Evidencias había, finalmente. Pudo ser un error el bombardeo. O una confusión por la costumbre de los árabes de disparar al aire cuando celebran algo. Pero no pudo ser un error ni una confusión la reacción del Pentágono frente al video. Ni frente a otro divulgado por Al Arabiya: las autoridades de las fuerzas de la ocupación pidieron al canal la identidad del camarógrafo, de modo de infundir miedo y promover la autocensura.
La reacción en sí respondió a una fórmula aplicada desde siempre por democracias y dictaduras de toda laya: maten al cartero con el fin de controlar la información.
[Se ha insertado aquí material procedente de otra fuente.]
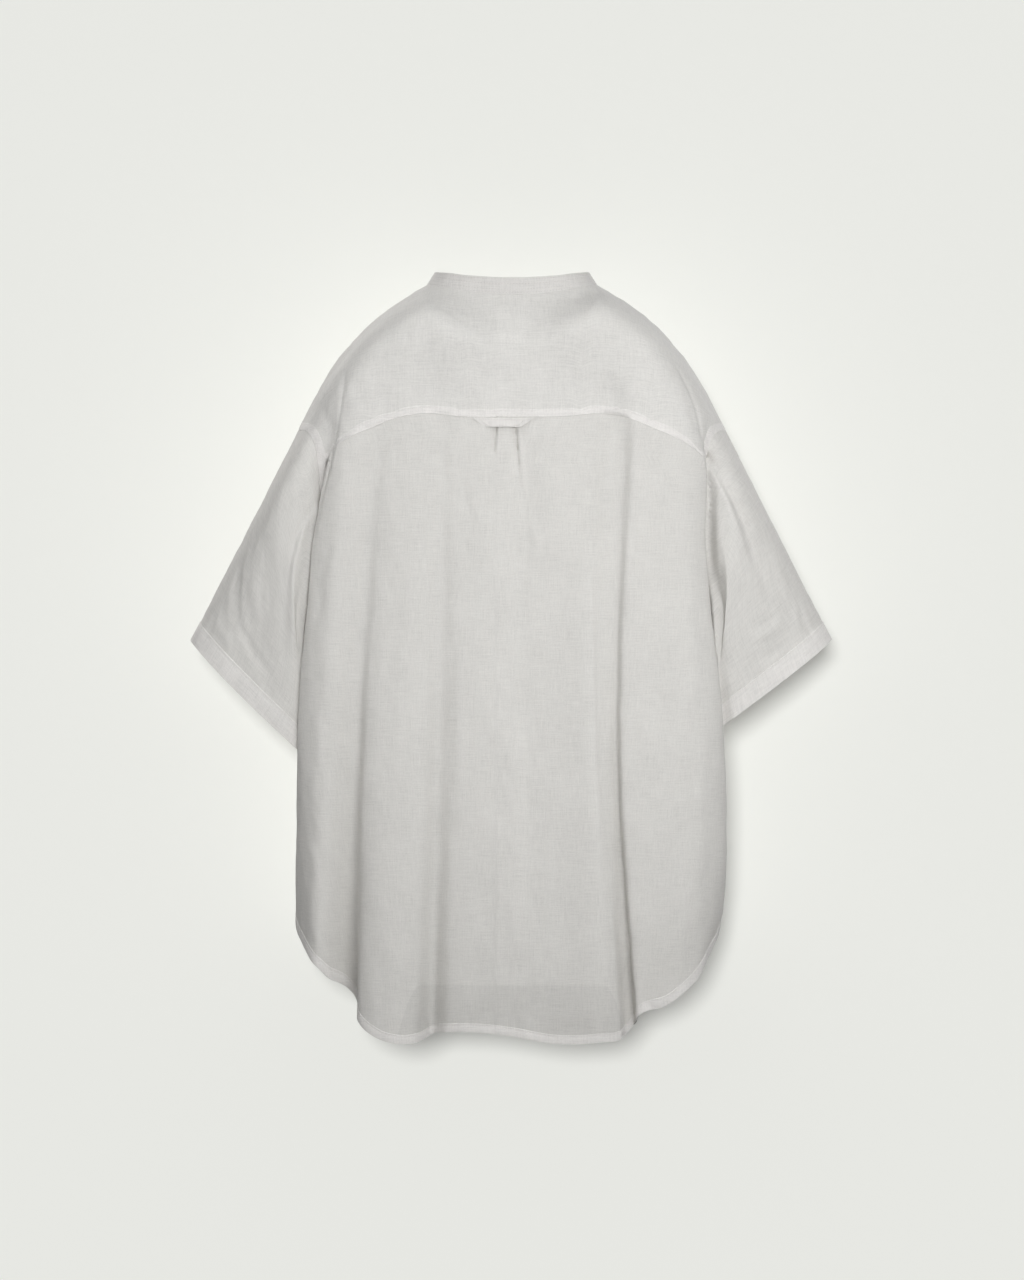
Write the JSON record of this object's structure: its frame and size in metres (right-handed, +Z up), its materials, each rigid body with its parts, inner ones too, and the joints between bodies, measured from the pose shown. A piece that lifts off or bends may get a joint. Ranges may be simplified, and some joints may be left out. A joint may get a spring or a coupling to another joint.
{
  "type": "mandarin collar shirt",
  "caption": "Oversized linen shirt with a band collar, drop shoulders, half sleeves, a back yoke with a locker loop and a shirt-tail hem, hollow as worn.",
  "frame": {"origin": "middle of the neck opening, level with the collar seam at the back", "axes": "+Z up, +X to the wearer's left, the front of the shirt faces -Y"},
  "size_m": [0.6684, 0.2558, 0.7997],
  "materials": {
    "linen": "plain-weave linen, matt, off-white",
    "label": "plain woven label, blank",
    "button": "off-white shell look, half gloss"
  },
  "bodies": {
    "root": {"back": "linen", "yoke": "linen", "front_left": "linen", "front_right": "linen", "placket": "linen", "sleeve_left": "linen", "sleeve_right": "linen", "collar_band": "linen", "locker_loop": "linen", "neck_label": "label", "button_collar": "button", "button_1": "button", "button_2": "button", "button_3": "button", "button_4": "button", "button_5": "button", "button_6": "button", "button_7": "button"}
  },
  "joints": []
}
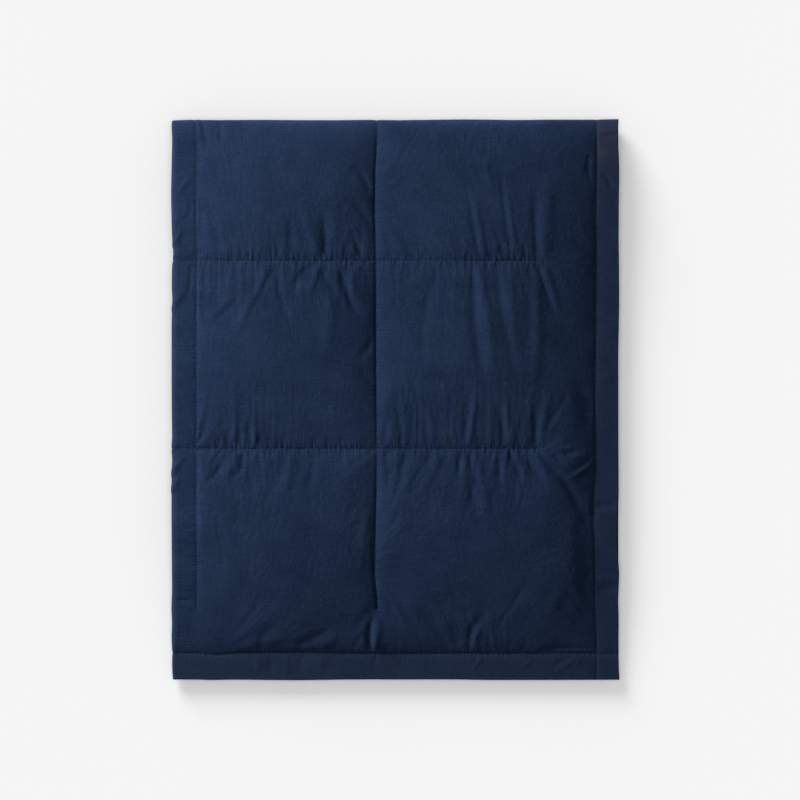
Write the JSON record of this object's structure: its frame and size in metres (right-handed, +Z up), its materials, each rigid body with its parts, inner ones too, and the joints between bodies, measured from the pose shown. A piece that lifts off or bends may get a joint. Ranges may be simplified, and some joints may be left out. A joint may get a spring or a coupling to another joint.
{
  "type": "down alternative throw",
  "caption": "Quilted, filled cotton throw with a flat hem, folded in quarters and lying flat with its hems on the near and right sides.",
  "frame": {"origin": "middle of the bounding box's bottom face, on the surface that the folded throw rests on", "axes": "+Z up, +Y along the stack's length towards its folded end, +X across towards its hemmed side"},
  "size_m": [0.6662, 0.8327, 0.0727],
  "materials": {
    "navy_cotton": "matte plain weave cotton"
  },
  "bodies": {
    "root": {"quilted_throw": "navy_cotton"}
  },
  "joints": []
}
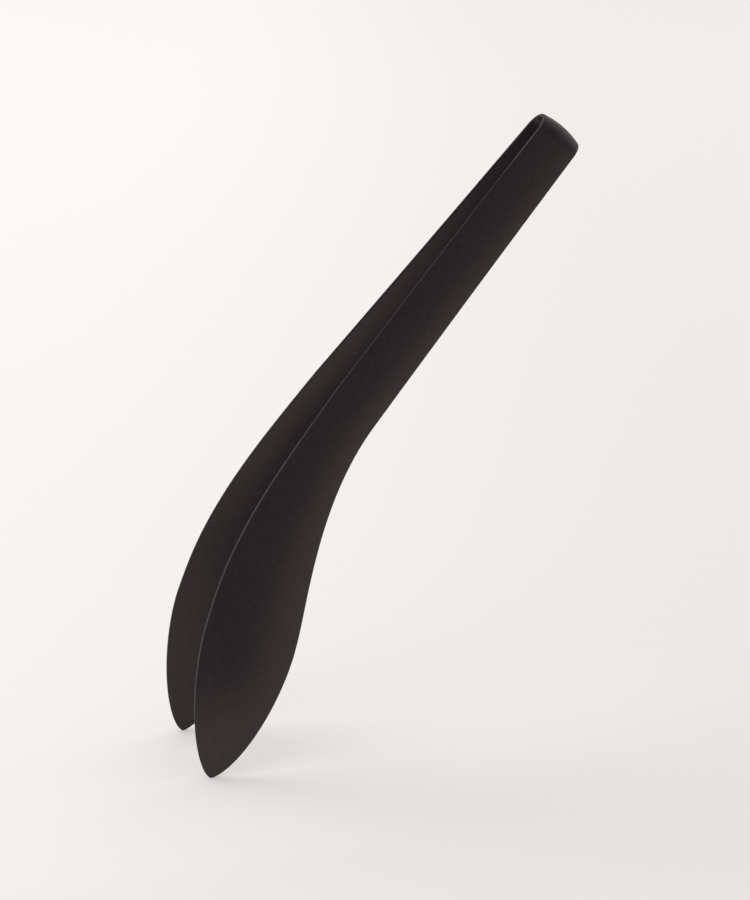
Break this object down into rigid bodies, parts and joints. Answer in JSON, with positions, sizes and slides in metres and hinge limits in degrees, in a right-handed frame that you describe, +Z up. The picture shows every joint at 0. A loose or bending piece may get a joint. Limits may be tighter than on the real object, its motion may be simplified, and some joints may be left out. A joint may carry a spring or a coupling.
{
  "type": "kitchen tongs",
  "caption": "Sprung kitchen tongs bent from a strip of black-coated sheet steel: a tight U-shaped spring bow, guttered handles and dished, leaf-shaped blades that turn sideways.",
  "frame": {"origin": "centre of the spring bow's bend, halfway across the strip", "axes": "+Z up; +Y away from the viewer, square to the mirror plane Y = 0 between the two arms; +X to the side that the bow leans to. Both tips stand on one level, as the tongs are shown"},
  "size_m": [0.1352, 0.0468, 0.2081],
  "materials": {
    "coated_steel": "matte, very finely grained black coating over steel sheet"
  },
  "bodies": {
    "bow": {"spring_bow": "coated_steel"},
    "near_arm": {"near_handle": "coated_steel", "near_blade": "coated_steel", "near_tip": "coated_steel"},
    "far_arm": {"far_handle": "coated_steel", "far_blade": "coated_steel", "far_tip": "coated_steel"}
  },
  "joints": [
    {"name": "near_arm_flex", "type": "hinge", "parent": "bow", "child": "near_arm", "pos_m": [0.00017, -0.00419, 0.00019], "axis": [0.7604, 0, -0.6494], "range_deg": [0, 5], "stiffness_Nm_per_rad": 8},
    {"name": "far_arm_flex", "type": "hinge", "parent": "bow", "child": "far_arm", "pos_m": [0.00017, 0.00419, 0.00019], "axis": [-0.7604, 0, 0.6494], "range_deg": [0, 5], "stiffness_Nm_per_rad": 8}
  ],
  "couplings": [
    {"joint": "far_arm_flex", "follows": "near_arm_flex", "ratio": 1}
  ]
}
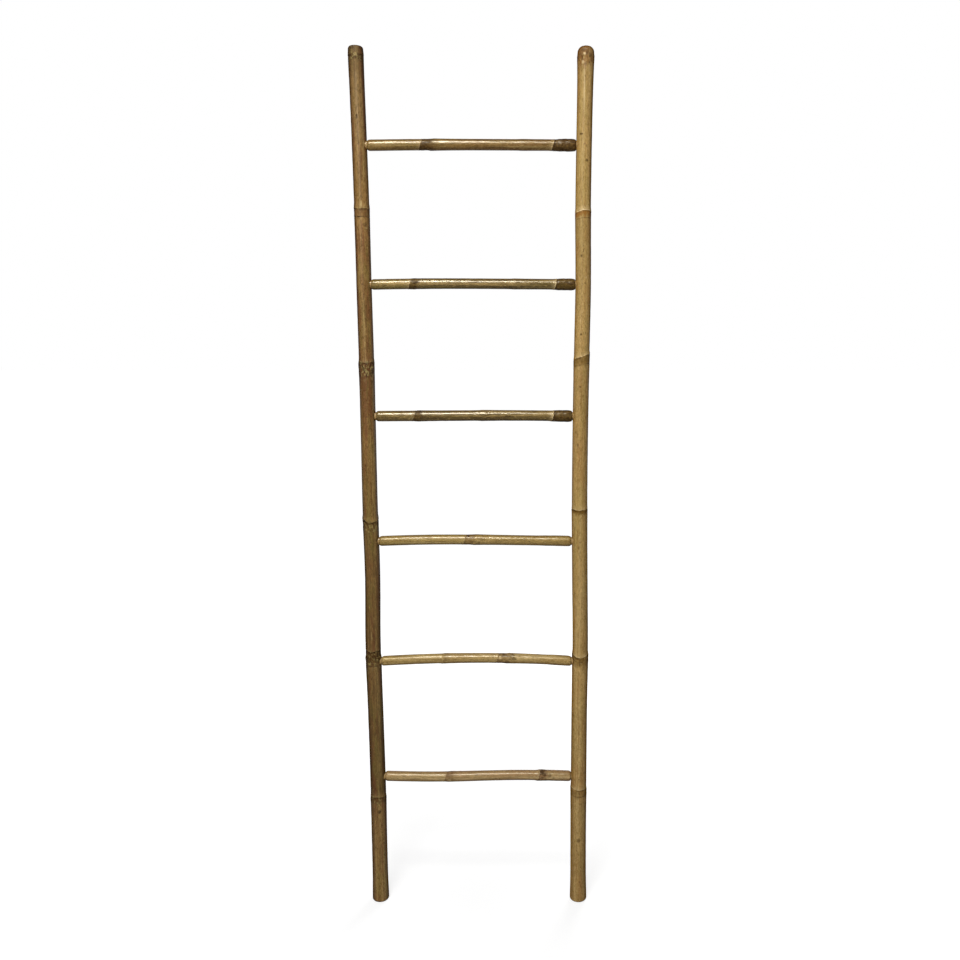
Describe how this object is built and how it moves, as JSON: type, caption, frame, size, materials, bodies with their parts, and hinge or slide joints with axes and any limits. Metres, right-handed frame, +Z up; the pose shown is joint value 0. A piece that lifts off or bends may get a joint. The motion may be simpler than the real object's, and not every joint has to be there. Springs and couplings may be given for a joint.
{
  "type": "towel ladder",
  "caption": "Free-leaning towel ladder of lacquered solid rattan cane: two tall poles joined by level rungs on pinned tenons.",
  "frame": {"origin": "on the floor, midway between the two poles' feet", "axes": "+Z up along the poles, +X to the right across the ladder seen from its front, +Y from the front to the back"},
  "size_m": [0.5073, 0.0393, 1.9],
  "materials": {
    "cane_brown": "solid rattan cane, olive brown, clear gloss lacquer",
    "cane_gold": "solid rattan cane, golden tan, clear gloss lacquer",
    "cane_rung": "thinner solid rattan cane, golden olive, clear gloss lacquer, bare ends",
    "brad_steel": "dull steel under lacquer"
  },
  "bodies": {
    "root": {"left_pole": "cane_brown", "right_pole": "cane_gold", "rung_1": "cane_rung", "rung_2": "cane_rung", "rung_3": "cane_rung", "rung_4": "cane_rung", "rung_5": "cane_rung", "rung_6": "cane_rung", "brad_1_left": "brad_steel", "brad_2_left": "brad_steel", "brad_3_left": "brad_steel", "brad_4_left": "brad_steel", "brad_5_left": "brad_steel", "brad_6_left": "brad_steel", "brad_1_right": "brad_steel", "brad_2_right": "brad_steel", "brad_3_right": "brad_steel", "brad_4_right": "brad_steel", "brad_5_right": "brad_steel", "brad_6_right": "brad_steel"}
  },
  "joints": []
}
En el medio, con defectos, errores y alguna virtud, los periodistas estamos mejor entrenados que nunca para cubrir una guerra y, a la vez, somos más vulnerables que nunca. En Woodstock, Virginia, durante un curso dictado por ex royal marines (soldados británicos) contratados por la compañía Centurion, palpé con colegas reclutados por el director del Instituto de Prensa de la Sociedad Interamericana de Prensa (SIP), Ricardo Trotti, desde el daño que puede provocar una granada que estalla a escasa distancia y el espanto de ser maniatado, encapuchado y maltratado durante un secuestro hasta las trampas que uno puede hallar en una casa abandonada o al costado del camino.
En Irak han muerto casi 40 periodistas. En circunstancias extrañas algunos de ellos, confundidos con soldados (un francotirador y un camarógrafo se ven igual a cierta distancia). Fuera de Irak, muchos más están expuestos a amenazas y, en América latina en particular, a asesinatos. Heridas tan hirientes como las balas y como el afán de autocensura, devaluando al cartero en lugar de evaluar la carta. Revuelto el avispero, pocos enfrentan el espejo. Preparan, apuntan y preguntan: “¿Qué estabas haciendo anoche?”, como si de un interrogatorio en Abu Ghraib se tratara.